The forex picture was mixed. JPY was sharply down on the JGB action, as were EUR and GBP, which gave DXY a 0.23% gain. However, Gold, AUD and CAD were up, the latter despite a sharp fall in Oil, on speculation that Iranian exports could avoid sanctions. Yields were down 1bp. The AAPL beat on earnings added 4.5% to the price, a similar reaction to GOOGL last week

Wednesday August 1
The first day of the new month saw a pullback in US and European equities, starting in Asia, and continuing all day, on news that the US could more than double the planned tariffs on $200Bn of Chinese imports. Even the further advance of AAPL to close 5.9% up (and AAPL is 4.24% of SPX, 5.55% of DJIA and 11.99% of NDX) could not prevent indices from posting red candles. Even NDX itself was only flat. Oil fell again, in line, helped by the EIA Stock miss at 14:30. Oil prices are strongly linked to international trade, for obvious reasons. FTSE suffered the worst, because it is a oil proxy, and also because GBP bucked the currency trend and rose slightly in anticipation of Thursday’s BoE rate decision. NKY was slightly up, reacting to the previous day’s JPY move.

Otherwise USD was generally up again. A quick rule of thumb to see if it is USD or EUR that is the focus of traders is to glance at the EUR and AUD (an unrelated currency) charts. It is clear to see this week that USD has been the driver, the two charts are similar until mid-Thursday. Both were down, along with Gold. However, today, CAD joined JPY and GBP in beating USD, but the moves were small. Yields were up 3.9bp, followed the rising DXY, crossing the 3% line and making a three-month high into the Fed rate hold. There were however no notable moves after the release.

Thursday August 2
Readers will remember that last Wednesday July 25 was a day of two halves, and so it was again today. Asian and European markets (and US futures) fell in pre-US trading on the continuing trade war worries. Markets, as you might expect took hits roughly scaled to their exposure, with China coming off worst, Japan next, and then DAX and STOXX. The latter did not fare any worse than DAX, Germany may be the strongest EU economy, but it is the biggest exporter, and therefore most exposed.

However, the mood changed completely in the US session. SPX came off a futures low of 2789, a technical support area from July, and rose solidly all day adding 1.4% from the low. The cash-only SPY posted a bullish engulfing near-marubozu candle, the second in two weeks, a pattern not seen for nearly two years. The only news to support this was the moderate Jobless Claims beat at 12:30. The other indices recovered, but not sufficiently to go green.

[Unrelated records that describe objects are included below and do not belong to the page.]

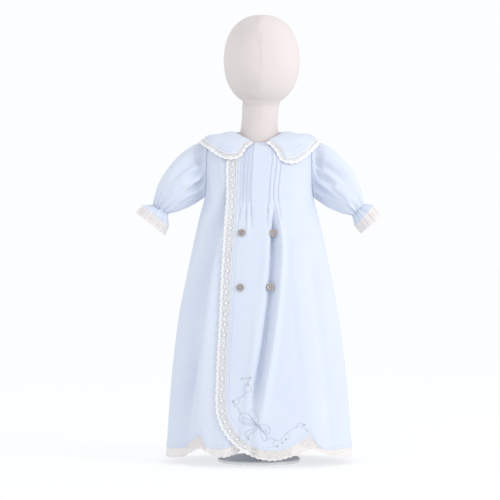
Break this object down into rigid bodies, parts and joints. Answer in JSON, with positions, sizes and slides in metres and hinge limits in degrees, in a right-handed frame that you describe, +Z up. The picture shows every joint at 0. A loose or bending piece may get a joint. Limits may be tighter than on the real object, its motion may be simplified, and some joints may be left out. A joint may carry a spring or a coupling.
{
  "type": "baby gown on a limbless dress form",
  "caption": "Long baby gown with a wide lace-edged collar, wrapped buttoned front, pin tucks, puffed sleeves and scalloped lace hem, worn by a limbless dress form.",
  "frame": {"origin": "centre of the underside of the stand's round base", "axes": "+Z up, -Y towards the gown's front, +X towards the viewer's right when seen from the front"},
  "size_m": [0.3946, 0.2068, 0.7126],
  "materials": {
    "blue_batiste": "plain-woven fine cotton, soft and matt, with pressed and worn-in creases",
    "white_lace": "cotton bobbin-type lace with a scalloped edge, matt",
    "shell_button": "grey-brown shell with a soft pearly gloss",
    "form_jersey": "pale stockinette jersey stretched over the form",
    "stand_enamel": "pale enamelled steel"
  },
  "bodies": {
    "root": {"front_over": "blue_batiste", "front_under": "blue_batiste", "back": "blue_batiste", "sleeve_left": "blue_batiste", "sleeve_right": "blue_batiste", "collar": "blue_batiste", "lace_over": "white_lace", "lace_under": "white_lace", "lace_back": "white_lace", "collar_lace": "white_lace", "cuff_lace_left": "white_lace", "cuff_lace_right": "white_lace", "button_upper_left": "shell_button", "button_upper_right": "shell_button", "button_lower_left": "shell_button", "button_lower_right": "shell_button", "form_body": "form_jersey", "form_pole": "stand_enamel", "form_base": "stand_enamel"}
  },
  "joints": []
}
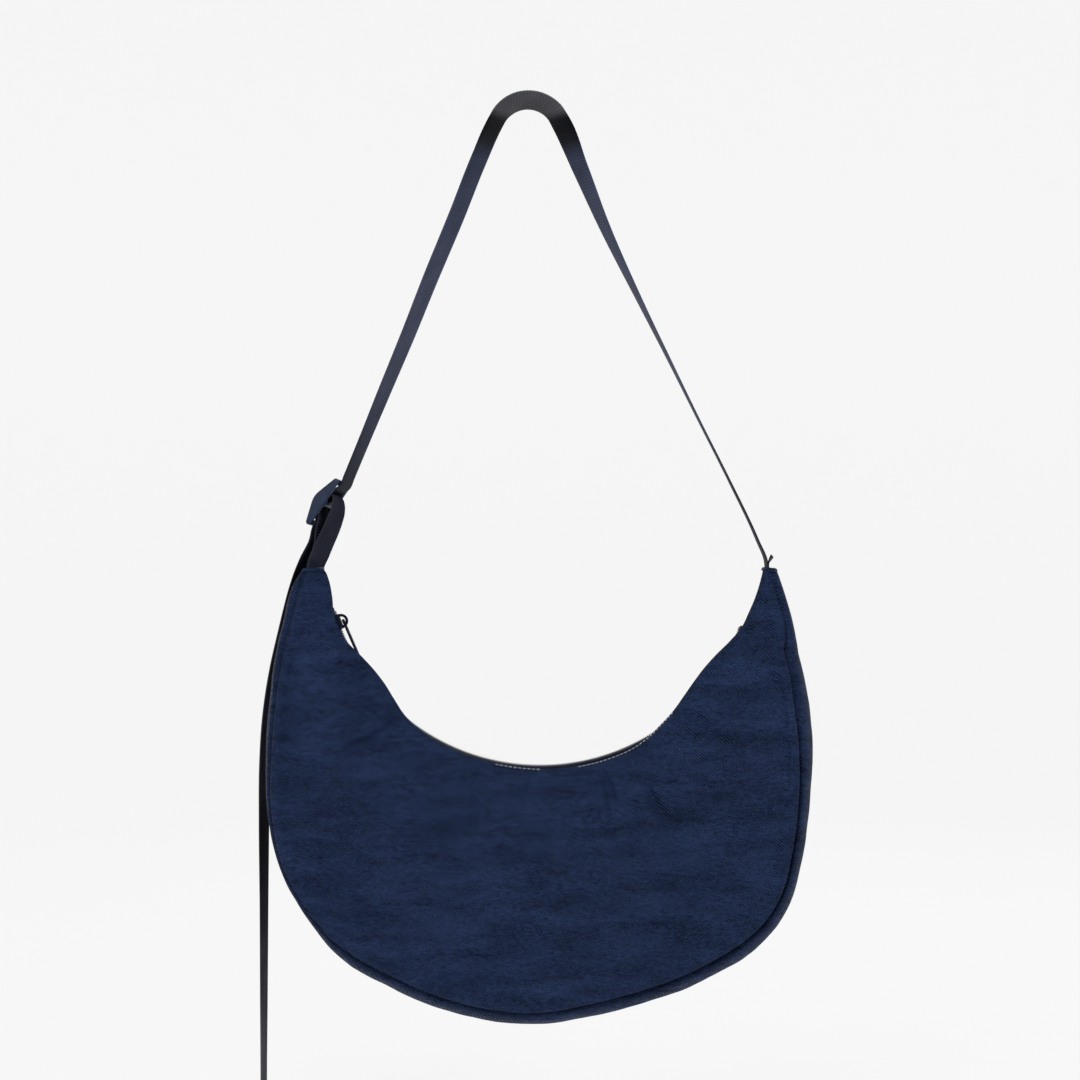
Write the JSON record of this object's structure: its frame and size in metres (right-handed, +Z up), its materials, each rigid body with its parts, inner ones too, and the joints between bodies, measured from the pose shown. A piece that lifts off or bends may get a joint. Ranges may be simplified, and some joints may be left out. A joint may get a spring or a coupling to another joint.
{
  "type": "half moon sling bag with a webbing strap",
  "caption": "Navy crinkle-nylon half moon bag with a zip along its concave top edge, hung by an adjustable webbing strap with a long free tail",
  "frame": {"origin": "the underside of the strap at the top of its arch, where it hangs on a peg", "axes": "+X to the viewer's right of the front view, +Y from the front panel to the back panel, +Z up along the hang"},
  "size_m": [0.3996, 0.0714, 0.7407],
  "materials": {
    "shell_cloth": "crinkled nylon with a slight sheen",
    "binding_tape": "thin woven tape",
    "zip_tape": "fine woven polyester",
    "zip_coil": "coiled nylon filament",
    "bare_metal": "crimped, plain",
    "enamelled_metal": "dark enamel, satin",
    "webbing": "ribbed nylon webbing",
    "moulded_plastic": "satin moulding"
  },
  "bodies": {
    "bag": {"front_panel": "shell_cloth", "back_panel": "shell_cloth", "gusset_left": "shell_cloth", "gusset_right": "shell_cloth", "gusset_joint_binding": "binding_tape", "seam_binding_front": "binding_tape", "seam_binding_back": "binding_tape", "inner_pocket": "shell_cloth", "pocket_hem_band": "shell_cloth", "zip_tape_front": "zip_tape", "zip_tape_back": "zip_tape", "zip_coil_front": "zip_coil", "zip_coil_back": "zip_coil", "zip_top_stops": "bare_metal", "zip_bottom_stop": "bare_metal", "zip_end_tab_left": "shell_cloth", "zip_end_tab_right": "shell_cloth", "tip_fold_left": "shell_cloth", "tip_fold_right": "shell_cloth", "strap": "webbing", "strap_tail": "webbing", "strap_tail_hem": "webbing", "strap_end_right": "webbing", "anchor_loop": "webbing"},
    "slider": {"zip_slider": "enamelled_metal", "zip_slider_bail": "enamelled_metal"},
    "pull": {"zip_pull": "enamelled_metal"},
    "adjuster": {"adjuster": "moulded_plastic", "strap_weave": "webbing"}
  },
  "joints": [
    {"name": "zip_slide", "type": "hinge", "parent": "bag", "child": "slider", "pos_m": [0.0086, 0, -0.325], "axis": [0, -1, 0], "range_deg": [0, 137]},
    {"name": "pull_swing", "type": "hinge", "parent": "slider", "child": "pull", "pos_m": [-0.13305, 0, -0.37388], "axis": [0, -1, 0], "range_deg": [0, 150]},
    {"name": "adjuster_tilt", "type": "hinge", "parent": "bag", "child": "adjuster", "pos_m": [-0.14387, 0.00211, -0.2899], "axis": [0.2078, 0.9744, -0.0862], "range_deg": [0, 20]}
  ]
}
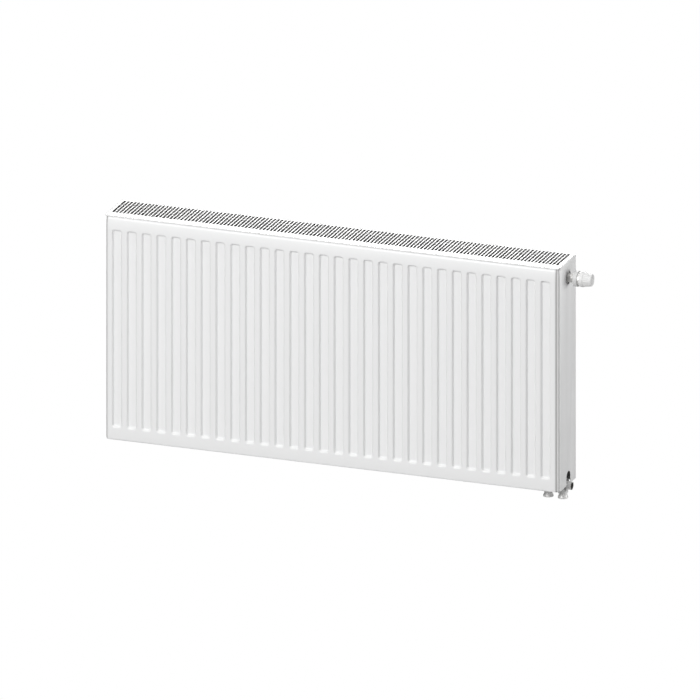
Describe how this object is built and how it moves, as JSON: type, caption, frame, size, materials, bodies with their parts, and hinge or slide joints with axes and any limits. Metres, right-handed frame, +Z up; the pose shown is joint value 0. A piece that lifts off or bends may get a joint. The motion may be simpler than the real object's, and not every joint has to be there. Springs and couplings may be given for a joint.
{
  "type": "panel radiator",
  "caption": "Wall-hung double-panel steel radiator with fluted front, slotted top grille, side covers, built-in valve under a turning cap, bleed valve and bottom pipe stubs.",
  "frame": {"origin": "centre of the rear faces of the four hanging lugs, which bear on the wall brackets, half way up the radiator", "axes": "+X to the right seen from the room, towards the valve end; +Y towards the wall; +Z up"},
  "size_m": [1.09, 0.117, 0.531],
  "materials": {
    "panel_paint": "white powder coat, satin",
    "cover_paint": "white powder coat, satin",
    "fin_paint": "thin white coat over primer, matt",
    "hub_paint": "thin white coat over primer, matt",
    "plated_steel": "nickel plated",
    "valve_body": "nickel-plated brass",
    "cap_plastic": "moulded, semi-gloss",
    "spindle_steel": "ground",
    "spring_steel": "drawn wire and strip",
    "brass": "turned",
    "seal_rubber": "matt"
  },
  "bodies": {
    "radiator": {"front_panel_outer_sheet": "panel_paint", "front_panel_inner_sheet": "panel_paint", "rear_panel_inner_sheet": "panel_paint", "rear_panel_outer_sheet": "panel_paint", "front_convector_fins": "fin_paint", "rear_convector_fins": "fin_paint", "left_side_cover": "cover_paint", "right_side_cover": "cover_paint", "top_left_hub": "hub_paint", "bottom_left_hub": "hub_paint", "bottom_right_hub": "hub_paint", "return_tee": "hub_paint", "valve_housing": "hub_paint", "riser_pipe": "hub_paint", "supply_stub": "plated_steel", "return_stub": "plated_steel", "valve_insert": "valve_body", "valve_collar": "cap_plastic", "valve_insert_seal": "seal_rubber", "valve_spring": "spring_steel", "blind_plug": "plated_steel", "drain_plug": "brass", "vent_plug": "plated_steel", "vent_plug_gasket": "seal_rubber", "blind_plug_gasket": "seal_rubber", "upper_left_lug": "panel_paint", "upper_right_lug": "panel_paint", "lower_left_lug": "panel_paint", "lower_right_lug": "panel_paint"},
    "grille": {"top_grille": "cover_paint", "grille_clips": "spring_steel"},
    "cap": {"valve_cap": "cap_plastic"},
    "spindle": {"valve_spindle": "spindle_steel", "valve_disc": "seal_rubber"},
    "bleed_screw": {"vent_screw": "brass"},
    "bleed_nozzle": {"vent_nozzle": "cap_plastic"}
  },
  "joints": [
    {"name": "grille_lift", "type": "slide", "parent": "radiator", "child": "grille", "axis": [0, 0, 1], "range_m": [0, 0.06]},
    {"name": "cap_turn", "type": "hinge", "parent": "radiator", "child": "cap", "pos_m": [0.55, -0.0535, 0.212], "axis": [1, 0, 0], "range_deg": [-480, 0]},
    {"name": "spindle_press", "type": "slide", "parent": "radiator", "child": "spindle", "axis": [-1, 0, 0], "range_m": [0, 0.002]},
    {"name": "bleed_screw_turn", "type": "hinge", "parent": "radiator", "child": "bleed_screw", "pos_m": [-0.51, -0.0535, 0.212], "axis": [-1, 0, 0], "range_deg": [0, 360]},
    {"name": "bleed_nozzle_swivel", "type": "hinge", "parent": "radiator", "child": "bleed_nozzle", "pos_m": [-0.516, -0.0535, 0.212], "axis": [-1, 0, 0], "continuous": true}
  ],
  "couplings": [
    {"joint": "spindle_press", "follows": "cap_turn", "m_per_rad": -0.00023873}
  ]
}
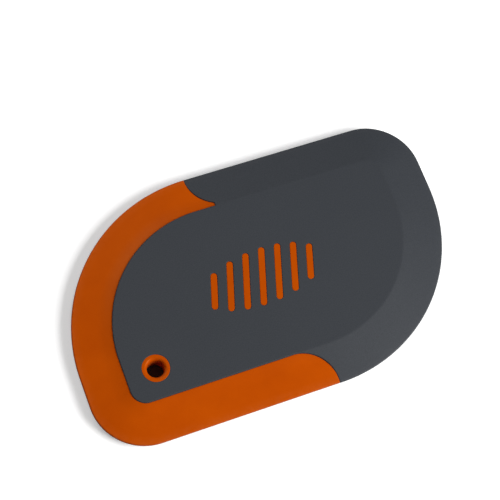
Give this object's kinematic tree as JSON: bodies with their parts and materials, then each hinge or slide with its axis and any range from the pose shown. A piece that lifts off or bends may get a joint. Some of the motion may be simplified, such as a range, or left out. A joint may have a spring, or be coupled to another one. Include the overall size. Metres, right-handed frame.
{
  "type": "pan scraper",
  "caption": "Flat rounded pan scraper with a thin stiff scraping margin, a thin soft wiping margin, a flat grip and a lanyard hole.",
  "frame": {"origin": "under the middle of the outline, on the flat back that the scraper rests on", "axes": "+Z out of the front face, +X along the length towards the soft end, +Y across the width"},
  "size_m": [0.112, 0.069, 0.0056],
  "materials": {
    "stiff_orange": "smooth moulded orange nylon, semi-matte",
    "soft_grey": "fine matte dark grey thermoplastic rubber"
  },
  "bodies": {
    "root": {"stiff_blade_plate": "stiff_orange", "soft_grip_overmould": "soft_grey"}
  },
  "joints": []
}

DXY had its best day of the week up 0.57%. The biggest loser was GBP after the long-awaited rate hike to 0.75% which was accompanied by BoE Governor Carney, who said there would be no more rate hikes this year, and suggested a figure of 1.21% (only 0.46% more), later revised to 1.5% by 2021 (three years away). You can’t get much more dovish than that, and cable immediately fell 0.5%, and after a slight rebound finished the day 0.8% down. However, the was against a background of a further USD advance across the board. Gold was down in line. Oil sharply rebounded (up 2.1%) recovering Wednesday’s losses. Yield were down 2bp, back under 3%.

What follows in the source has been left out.